--- SUPPLIED DATA ---

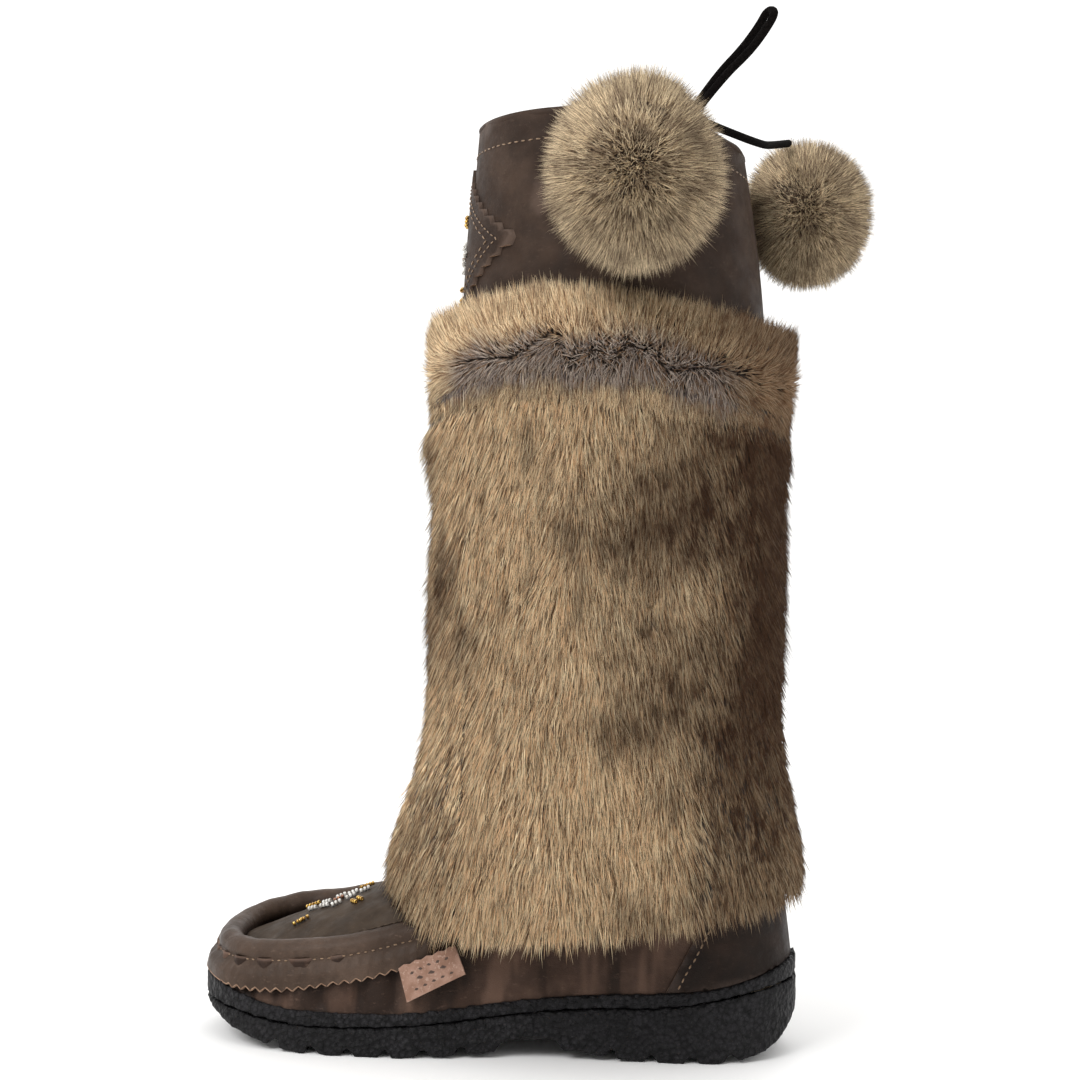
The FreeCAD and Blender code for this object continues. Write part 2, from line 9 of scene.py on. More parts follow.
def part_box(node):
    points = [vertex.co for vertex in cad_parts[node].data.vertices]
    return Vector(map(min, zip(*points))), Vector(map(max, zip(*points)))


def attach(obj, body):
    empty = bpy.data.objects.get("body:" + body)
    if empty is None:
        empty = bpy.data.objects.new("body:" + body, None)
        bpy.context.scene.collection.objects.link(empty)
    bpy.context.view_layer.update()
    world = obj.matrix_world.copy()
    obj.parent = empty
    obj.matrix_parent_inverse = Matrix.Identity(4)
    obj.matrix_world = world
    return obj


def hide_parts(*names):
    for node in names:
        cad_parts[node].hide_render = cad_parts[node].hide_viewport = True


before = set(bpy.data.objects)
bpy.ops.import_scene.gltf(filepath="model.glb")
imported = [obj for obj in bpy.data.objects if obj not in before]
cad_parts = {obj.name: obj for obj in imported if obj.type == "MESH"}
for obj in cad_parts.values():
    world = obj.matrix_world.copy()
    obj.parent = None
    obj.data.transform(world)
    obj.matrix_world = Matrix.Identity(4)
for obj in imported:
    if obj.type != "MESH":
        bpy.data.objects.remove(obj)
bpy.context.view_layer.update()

# ---------------------------------------------------------------------------
# Floor, light and camera.
# The boot stands by itself on a pale studio floor in soft, even light, and is
# looked at square from its outer side at mid height.
# ---------------------------------------------------------------------------


def put(tree, kind, inputs=None, **settings):
    made = tree.nodes.new(kind)
    for key, value in settings.items():
        setattr(made, key, value)
    for key, value in (inputs or {}).items():
        if isinstance(value, bpy.types.NodeSocket):
            tree.links.new(value, made.inputs[key])
        else:
            made.inputs[key].default_value = value
    return made


def start_finish(name, **sockets):
    finish = bpy.data.materials.new(name)
    finish.use_nodes = True
    tree = finish.node_tree
    shader = tree.nodes["Principled BSDF"]
    for key, value in sockets.items():
        shader.inputs[key.replace("_", " ")].default_value = value
    place = put(tree, "ShaderNodeTexCoord").outputs["Object"]
    return finish, tree, shader, place


def noise(tree, place, scale, detail=4.0, rough=0.55, stretch=None):
    if stretch is not None:
        place = put(tree, "ShaderNodeMapping", {"Vector": place, "Scale": stretch}).outputs["Vector"]
    settings = {"Vector": place, "Scale": scale, "Detail": detail, "Roughness": rough}
    return put(tree, "ShaderNodeTexNoise", settings).outputs["Fac"]


def ease(tree, value, low, high, start=0.0, end=1.0):
    settings = {"Value": value, "From Min": low, "From Max": high, "To Min": start, "To Max": end}
    return put(tree, "ShaderNodeMapRange", settings, interpolation_type='SMOOTHSTEP').outputs["Result"]


def sums(tree, kind, a, b):
    made = put(tree, "ShaderNodeMath", operation=kind)
    for socket, value in zip(made.inputs, (a, b)):
        if isinstance(value, bpy.types.NodeSocket):
            tree.links.new(value, socket)
        else:
            socket.default_value = value
    return made.outputs[0]


def dye(tree, share, first, second):
    made = put(tree, "ShaderNodeMix", data_type='RGBA')
    for slot, value in ((0, share), (6, first), (7, second)):
        if isinstance(value, bpy.types.NodeSocket):
            tree.links.new(value, made.inputs[slot])
        else:
            made.inputs[slot].default_value = value if slot == 0 else (*value, 1.0)
    return made.outputs[2]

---

- **STATED EXERCISE**
Give the complete listing a second time, exactly as it reads.

- **TASK SOLUTION**
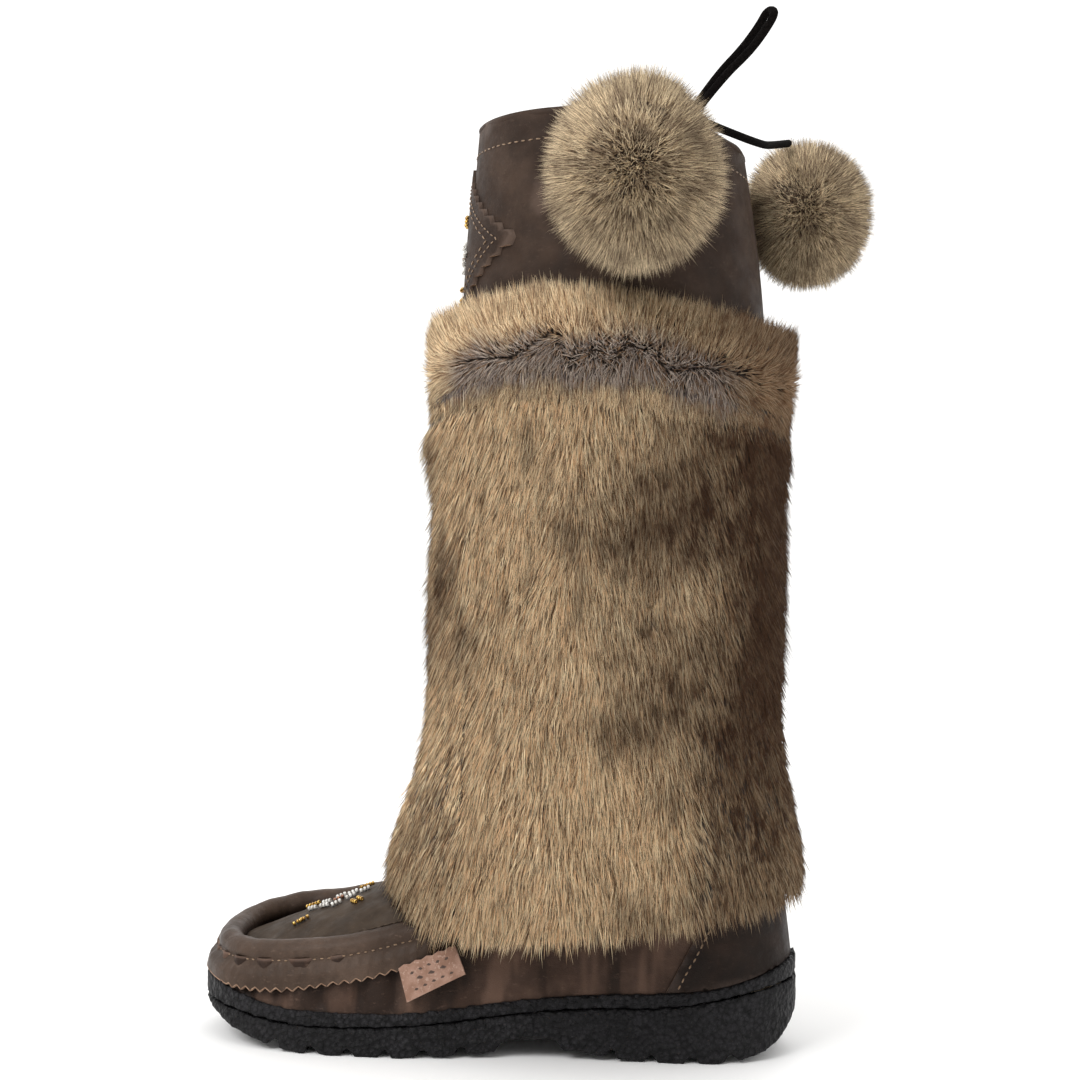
The FreeCAD and Blender code for this object continues. Write part 2, from line 9 of scene.py on. More parts follow.
def part_box(node):
    points = [vertex.co for vertex in cad_parts[node].data.vertices]
    return Vector(map(min, zip(*points))), Vector(map(max, zip(*points)))


def attach(obj, body):
    empty = bpy.data.objects.get("body:" + body)
    if empty is None:
        empty = bpy.data.objects.new("body:" + body, None)
        bpy.context.scene.collection.objects.link(empty)
    bpy.context.view_layer.update()
    world = obj.matrix_world.copy()
    obj.parent = empty
    obj.matrix_parent_inverse = Matrix.Identity(4)
    obj.matrix_world = world
    return obj


def hide_parts(*names):
    for node in names:
        cad_parts[node].hide_render = cad_parts[node].hide_viewport = True


before = set(bpy.data.objects)
bpy.ops.import_scene.gltf(filepath="model.glb")
imported = [obj for obj in bpy.data.objects if obj not in before]
cad_parts = {obj.name: obj for obj in imported if obj.type == "MESH"}
for obj in cad_parts.values():
    world = obj.matrix_world.copy()
    obj.parent = None
    obj.data.transform(world)
    obj.matrix_world = Matrix.Identity(4)
for obj in imported:
    if obj.type != "MESH":
        bpy.data.objects.remove(obj)
bpy.context.view_layer.update()

# ---------------------------------------------------------------------------
# Floor, light and camera.
# The boot stands by itself on a pale studio floor in soft, even light, and is
# looked at square from its outer side at mid height.
# ---------------------------------------------------------------------------


def put(tree, kind, inputs=None, **settings):
    made = tree.nodes.new(kind)
    for key, value in settings.items():
        setattr(made, key, value)
    for key, value in (inputs or {}).items():
        if isinstance(value, bpy.types.NodeSocket):
            tree.links.new(value, made.inputs[key])
        else:
            made.inputs[key].default_value = value
    return made


def start_finish(name, **sockets):
    finish = bpy.data.materials.new(name)
    finish.use_nodes = True
    tree = finish.node_tree
    shader = tree.nodes["Principled BSDF"]
    for key, value in sockets.items():
        shader.inputs[key.replace("_", " ")].default_value = value
    place = put(tree, "ShaderNodeTexCoord").outputs["Object"]
    return finish, tree, shader, place


def noise(tree, place, scale, detail=4.0, rough=0.55, stretch=None):
    if stretch is not None:
        place = put(tree, "ShaderNodeMapping", {"Vector": place, "Scale": stretch}).outputs["Vector"]
    settings = {"Vector": place, "Scale": scale, "Detail": detail, "Roughness": rough}
    return put(tree, "ShaderNodeTexNoise", settings).outputs["Fac"]


def ease(tree, value, low, high, start=0.0, end=1.0):
    settings = {"Value": value, "From Min": low, "From Max": high, "To Min": start, "To Max": end}
    return put(tree, "ShaderNodeMapRange", settings, interpolation_type='SMOOTHSTEP').outputs["Result"]


def sums(tree, kind, a, b):
    made = put(tree, "ShaderNodeMath", operation=kind)
    for socket, value in zip(made.inputs, (a, b)):
        if isinstance(value, bpy.types.NodeSocket):
            tree.links.new(value, socket)
        else:
            socket.default_value = value
    return made.outputs[0]


def dye(tree, share, first, second):
    made = put(tree, "ShaderNodeMix", data_type='RGBA')
    for slot, value in ((0, share), (6, first), (7, second)):
        if isinstance(value, bpy.types.NodeSocket):
            tree.links.new(value, made.inputs[slot])
        else:
            made.inputs[slot].default_value = value if slot == 0 else (*value, 1.0)
    return made.outputs[2]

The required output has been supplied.